#### [SET TASK]
In the entries below, find the line containing "Continue the FreeCAD" and the line containing "# Jaw frame". Copy those two lines and everything between them exactly, and only that.

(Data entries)
++++++++++

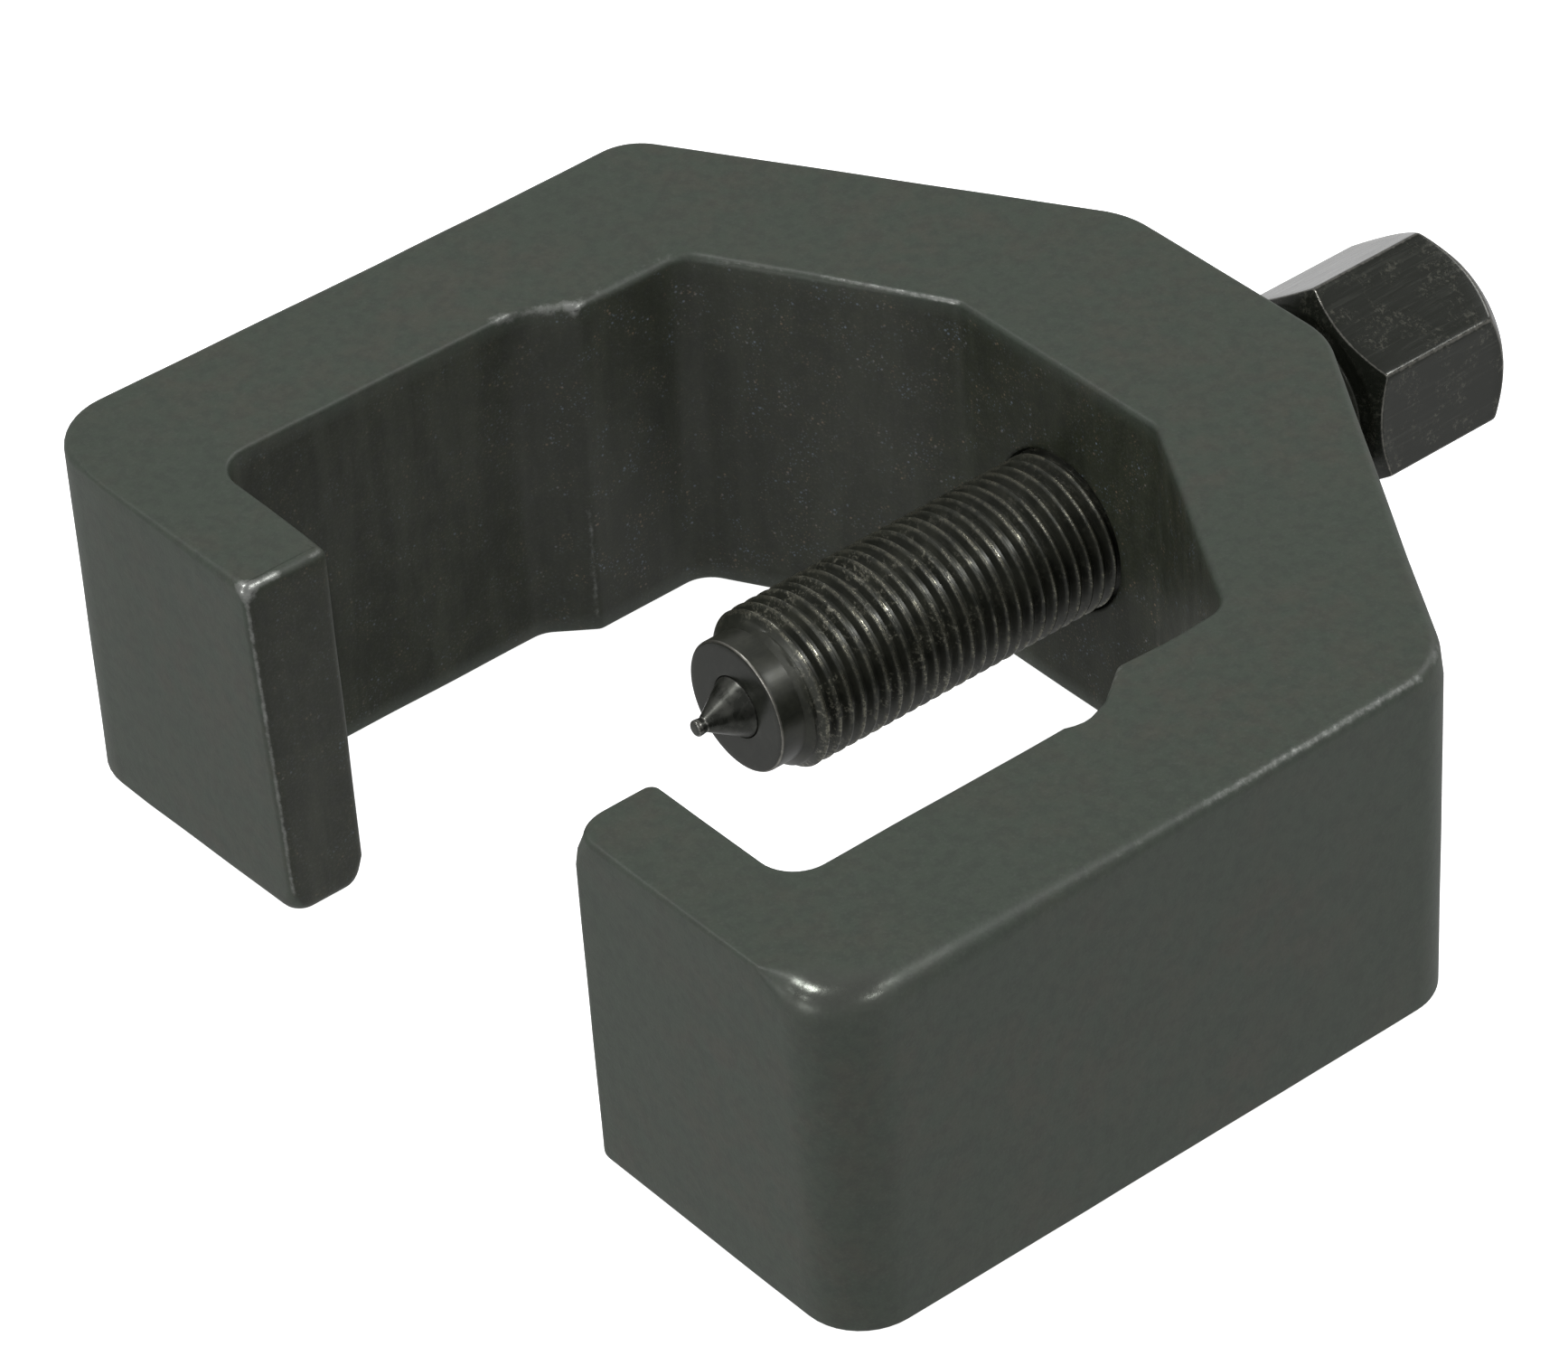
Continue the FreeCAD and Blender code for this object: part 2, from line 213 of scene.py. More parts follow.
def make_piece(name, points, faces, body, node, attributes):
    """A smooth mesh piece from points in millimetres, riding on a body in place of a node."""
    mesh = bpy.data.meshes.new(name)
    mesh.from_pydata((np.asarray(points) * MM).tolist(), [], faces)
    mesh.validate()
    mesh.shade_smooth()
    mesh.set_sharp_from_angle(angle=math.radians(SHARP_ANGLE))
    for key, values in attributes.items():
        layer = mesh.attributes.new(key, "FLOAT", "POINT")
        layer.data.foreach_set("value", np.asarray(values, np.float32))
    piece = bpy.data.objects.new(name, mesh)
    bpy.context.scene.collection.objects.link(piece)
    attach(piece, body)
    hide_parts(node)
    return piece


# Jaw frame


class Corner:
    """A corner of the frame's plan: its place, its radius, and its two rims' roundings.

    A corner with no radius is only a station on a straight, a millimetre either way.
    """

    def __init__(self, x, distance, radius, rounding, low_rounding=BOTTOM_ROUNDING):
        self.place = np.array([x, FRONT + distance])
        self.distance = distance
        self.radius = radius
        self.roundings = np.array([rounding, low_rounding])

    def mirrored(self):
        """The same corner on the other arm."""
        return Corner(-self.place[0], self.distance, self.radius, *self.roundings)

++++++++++

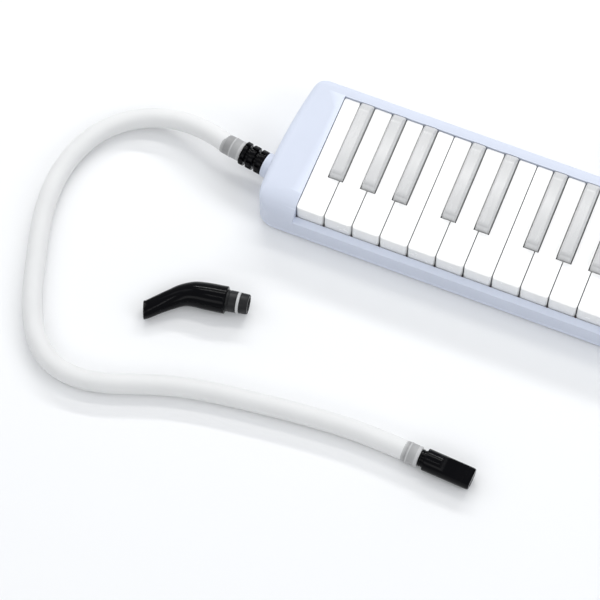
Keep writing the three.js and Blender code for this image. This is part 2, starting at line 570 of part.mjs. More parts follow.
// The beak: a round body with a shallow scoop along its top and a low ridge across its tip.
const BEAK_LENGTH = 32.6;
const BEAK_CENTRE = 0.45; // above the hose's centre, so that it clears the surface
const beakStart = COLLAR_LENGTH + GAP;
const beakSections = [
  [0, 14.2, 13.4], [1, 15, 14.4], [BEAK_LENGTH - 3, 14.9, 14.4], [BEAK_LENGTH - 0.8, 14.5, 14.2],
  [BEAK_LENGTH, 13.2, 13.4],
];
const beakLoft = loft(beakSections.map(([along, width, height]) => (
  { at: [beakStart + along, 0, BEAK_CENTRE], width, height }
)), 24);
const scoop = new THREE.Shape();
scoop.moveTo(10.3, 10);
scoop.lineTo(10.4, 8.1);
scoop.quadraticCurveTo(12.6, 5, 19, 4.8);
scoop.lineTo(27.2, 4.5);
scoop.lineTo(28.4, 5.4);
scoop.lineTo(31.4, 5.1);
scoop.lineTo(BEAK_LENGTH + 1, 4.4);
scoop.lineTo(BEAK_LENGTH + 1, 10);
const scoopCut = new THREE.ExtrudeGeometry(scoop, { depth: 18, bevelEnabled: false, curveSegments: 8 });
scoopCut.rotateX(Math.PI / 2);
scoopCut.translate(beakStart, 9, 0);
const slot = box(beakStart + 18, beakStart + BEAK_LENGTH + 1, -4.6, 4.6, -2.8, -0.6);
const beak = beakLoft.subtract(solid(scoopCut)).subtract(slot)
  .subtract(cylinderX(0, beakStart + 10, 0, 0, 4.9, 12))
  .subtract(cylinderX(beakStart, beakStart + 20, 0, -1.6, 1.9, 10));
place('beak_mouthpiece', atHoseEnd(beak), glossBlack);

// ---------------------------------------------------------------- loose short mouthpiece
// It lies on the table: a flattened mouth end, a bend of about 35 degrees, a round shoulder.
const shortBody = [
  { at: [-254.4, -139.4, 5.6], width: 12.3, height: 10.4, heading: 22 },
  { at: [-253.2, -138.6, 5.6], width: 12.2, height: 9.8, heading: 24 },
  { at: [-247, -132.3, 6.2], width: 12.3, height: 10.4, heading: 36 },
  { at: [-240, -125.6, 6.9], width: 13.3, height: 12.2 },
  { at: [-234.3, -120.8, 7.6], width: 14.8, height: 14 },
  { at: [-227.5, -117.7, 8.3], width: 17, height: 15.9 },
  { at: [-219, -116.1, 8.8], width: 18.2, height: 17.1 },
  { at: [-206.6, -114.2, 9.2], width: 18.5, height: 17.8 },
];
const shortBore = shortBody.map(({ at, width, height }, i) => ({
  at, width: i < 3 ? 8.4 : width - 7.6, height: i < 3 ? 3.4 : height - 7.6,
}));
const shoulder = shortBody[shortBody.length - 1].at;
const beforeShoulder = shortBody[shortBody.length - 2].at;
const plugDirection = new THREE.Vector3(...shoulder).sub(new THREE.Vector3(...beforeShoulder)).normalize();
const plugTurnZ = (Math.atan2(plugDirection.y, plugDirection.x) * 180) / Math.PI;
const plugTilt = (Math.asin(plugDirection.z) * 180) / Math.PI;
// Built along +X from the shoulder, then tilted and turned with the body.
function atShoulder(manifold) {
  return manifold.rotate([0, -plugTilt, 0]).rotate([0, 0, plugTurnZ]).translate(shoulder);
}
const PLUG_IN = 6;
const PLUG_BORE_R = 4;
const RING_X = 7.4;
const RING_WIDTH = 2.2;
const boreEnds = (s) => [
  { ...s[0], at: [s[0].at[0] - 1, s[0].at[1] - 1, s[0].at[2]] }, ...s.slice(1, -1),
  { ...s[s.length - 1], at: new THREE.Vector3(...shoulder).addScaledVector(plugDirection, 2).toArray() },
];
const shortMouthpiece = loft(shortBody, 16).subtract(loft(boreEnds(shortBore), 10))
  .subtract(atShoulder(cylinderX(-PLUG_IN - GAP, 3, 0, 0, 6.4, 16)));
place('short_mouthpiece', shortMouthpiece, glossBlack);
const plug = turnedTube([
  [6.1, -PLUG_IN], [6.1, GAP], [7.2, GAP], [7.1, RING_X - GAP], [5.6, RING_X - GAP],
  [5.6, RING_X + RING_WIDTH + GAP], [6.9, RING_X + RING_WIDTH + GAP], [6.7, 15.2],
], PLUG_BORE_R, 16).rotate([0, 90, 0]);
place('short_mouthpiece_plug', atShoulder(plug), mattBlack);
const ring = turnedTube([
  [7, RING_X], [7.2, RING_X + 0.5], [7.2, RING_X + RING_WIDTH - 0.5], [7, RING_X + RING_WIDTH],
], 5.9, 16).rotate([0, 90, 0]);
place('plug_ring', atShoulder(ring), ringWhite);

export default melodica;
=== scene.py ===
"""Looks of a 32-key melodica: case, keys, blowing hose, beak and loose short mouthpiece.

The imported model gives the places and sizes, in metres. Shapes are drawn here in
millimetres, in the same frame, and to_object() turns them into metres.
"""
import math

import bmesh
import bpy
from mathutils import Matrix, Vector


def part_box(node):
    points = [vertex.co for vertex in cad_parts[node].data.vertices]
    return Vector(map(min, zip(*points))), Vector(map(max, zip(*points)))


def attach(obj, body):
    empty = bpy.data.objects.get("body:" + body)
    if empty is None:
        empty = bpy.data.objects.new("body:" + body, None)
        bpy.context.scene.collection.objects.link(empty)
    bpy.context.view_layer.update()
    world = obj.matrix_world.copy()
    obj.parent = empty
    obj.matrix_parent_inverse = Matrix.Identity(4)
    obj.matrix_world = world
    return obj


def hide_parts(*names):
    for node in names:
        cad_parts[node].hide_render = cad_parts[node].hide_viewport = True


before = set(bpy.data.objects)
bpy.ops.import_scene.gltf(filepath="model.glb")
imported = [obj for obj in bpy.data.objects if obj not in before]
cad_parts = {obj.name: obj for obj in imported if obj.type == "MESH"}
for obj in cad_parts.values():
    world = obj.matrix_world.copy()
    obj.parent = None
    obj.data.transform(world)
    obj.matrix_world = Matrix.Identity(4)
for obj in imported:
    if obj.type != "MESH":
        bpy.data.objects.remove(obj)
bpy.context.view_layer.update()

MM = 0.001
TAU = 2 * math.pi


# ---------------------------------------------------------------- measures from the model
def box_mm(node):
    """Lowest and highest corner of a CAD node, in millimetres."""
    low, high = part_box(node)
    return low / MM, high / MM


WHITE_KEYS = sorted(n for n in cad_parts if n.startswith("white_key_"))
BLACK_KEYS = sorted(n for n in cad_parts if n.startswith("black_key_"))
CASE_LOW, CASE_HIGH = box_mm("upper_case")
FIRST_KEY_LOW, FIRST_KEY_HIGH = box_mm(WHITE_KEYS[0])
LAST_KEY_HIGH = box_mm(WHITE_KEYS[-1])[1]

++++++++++

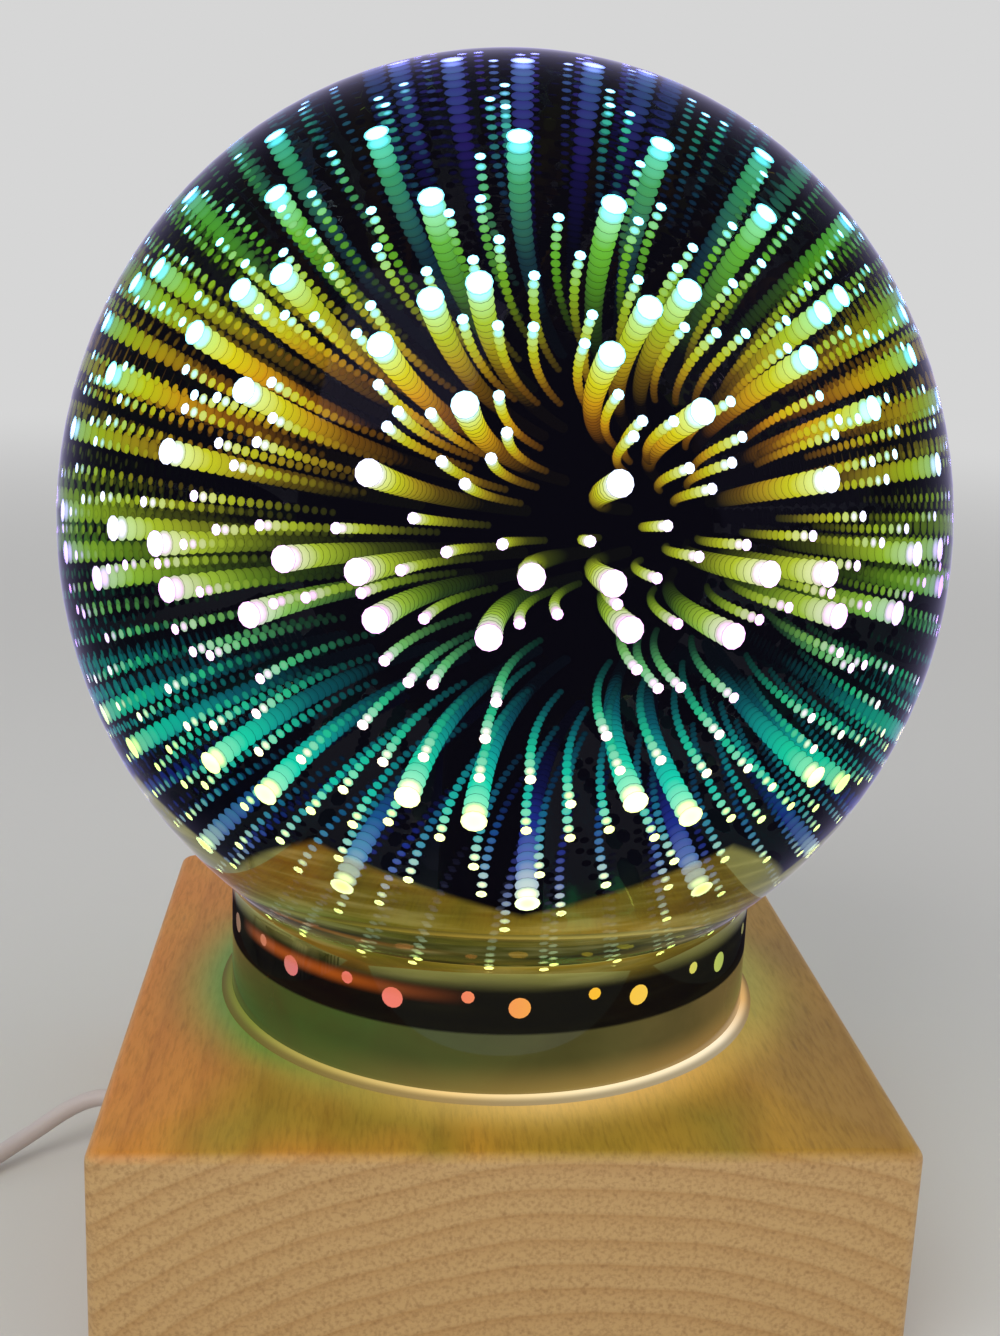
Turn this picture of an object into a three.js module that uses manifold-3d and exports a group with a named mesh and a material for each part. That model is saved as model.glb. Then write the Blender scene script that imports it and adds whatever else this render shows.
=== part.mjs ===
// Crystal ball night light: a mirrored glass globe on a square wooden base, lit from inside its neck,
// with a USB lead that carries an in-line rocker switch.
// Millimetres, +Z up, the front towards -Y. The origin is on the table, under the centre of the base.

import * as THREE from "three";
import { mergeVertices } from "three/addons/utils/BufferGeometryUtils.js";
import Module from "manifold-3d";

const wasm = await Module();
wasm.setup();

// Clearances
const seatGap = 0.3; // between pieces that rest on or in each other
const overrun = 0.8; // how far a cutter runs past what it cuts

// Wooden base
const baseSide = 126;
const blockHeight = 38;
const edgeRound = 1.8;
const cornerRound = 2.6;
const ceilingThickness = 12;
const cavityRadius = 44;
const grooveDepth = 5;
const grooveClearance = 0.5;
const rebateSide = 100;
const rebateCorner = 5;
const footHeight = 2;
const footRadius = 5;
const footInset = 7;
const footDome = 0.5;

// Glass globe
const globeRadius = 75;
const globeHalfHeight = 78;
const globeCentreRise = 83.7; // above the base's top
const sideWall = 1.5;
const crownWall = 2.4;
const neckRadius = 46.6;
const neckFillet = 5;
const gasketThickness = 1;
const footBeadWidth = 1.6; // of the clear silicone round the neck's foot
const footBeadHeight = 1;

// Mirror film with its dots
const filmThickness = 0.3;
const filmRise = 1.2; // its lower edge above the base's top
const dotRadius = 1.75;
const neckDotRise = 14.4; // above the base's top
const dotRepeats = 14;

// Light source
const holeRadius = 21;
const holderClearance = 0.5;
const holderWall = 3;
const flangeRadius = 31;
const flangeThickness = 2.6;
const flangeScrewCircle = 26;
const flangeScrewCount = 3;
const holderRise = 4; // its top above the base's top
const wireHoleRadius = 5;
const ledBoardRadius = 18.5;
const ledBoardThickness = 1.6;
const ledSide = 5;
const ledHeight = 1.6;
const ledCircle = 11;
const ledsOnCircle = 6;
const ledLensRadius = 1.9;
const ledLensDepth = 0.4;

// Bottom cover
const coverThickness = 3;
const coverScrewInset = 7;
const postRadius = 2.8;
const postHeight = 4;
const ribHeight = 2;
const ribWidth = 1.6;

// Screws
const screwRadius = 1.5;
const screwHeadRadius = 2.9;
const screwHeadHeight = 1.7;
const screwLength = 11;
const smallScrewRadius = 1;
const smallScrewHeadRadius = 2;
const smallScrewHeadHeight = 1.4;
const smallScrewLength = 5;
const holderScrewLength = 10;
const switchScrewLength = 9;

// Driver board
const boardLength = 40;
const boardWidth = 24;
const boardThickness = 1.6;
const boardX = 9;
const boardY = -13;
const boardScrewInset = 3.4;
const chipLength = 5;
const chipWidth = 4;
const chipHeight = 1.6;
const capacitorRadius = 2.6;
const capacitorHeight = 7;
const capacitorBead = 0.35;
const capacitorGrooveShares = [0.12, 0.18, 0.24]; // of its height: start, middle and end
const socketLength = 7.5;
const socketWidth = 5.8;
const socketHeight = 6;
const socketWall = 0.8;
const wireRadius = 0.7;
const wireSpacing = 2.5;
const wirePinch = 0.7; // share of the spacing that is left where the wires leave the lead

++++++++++

#### [REPLY]
Continue the FreeCAD and Blender code for this object: part 2, from line 213 of scene.py. More parts follow.
def make_piece(name, points, faces, body, node, attributes):
    """A smooth mesh piece from points in millimetres, riding on a body in place of a node."""
    mesh = bpy.data.meshes.new(name)
    mesh.from_pydata((np.asarray(points) * MM).tolist(), [], faces)
    mesh.validate()
    mesh.shade_smooth()
    mesh.set_sharp_from_angle(angle=math.radians(SHARP_ANGLE))
    for key, values in attributes.items():
        layer = mesh.attributes.new(key, "FLOAT", "POINT")
        layer.data.foreach_set("value", np.asarray(values, np.float32))
    piece = bpy.data.objects.new(name, mesh)
    bpy.context.scene.collection.objects.link(piece)
    attach(piece, body)
    hide_parts(node)
    return piece


# Jaw frame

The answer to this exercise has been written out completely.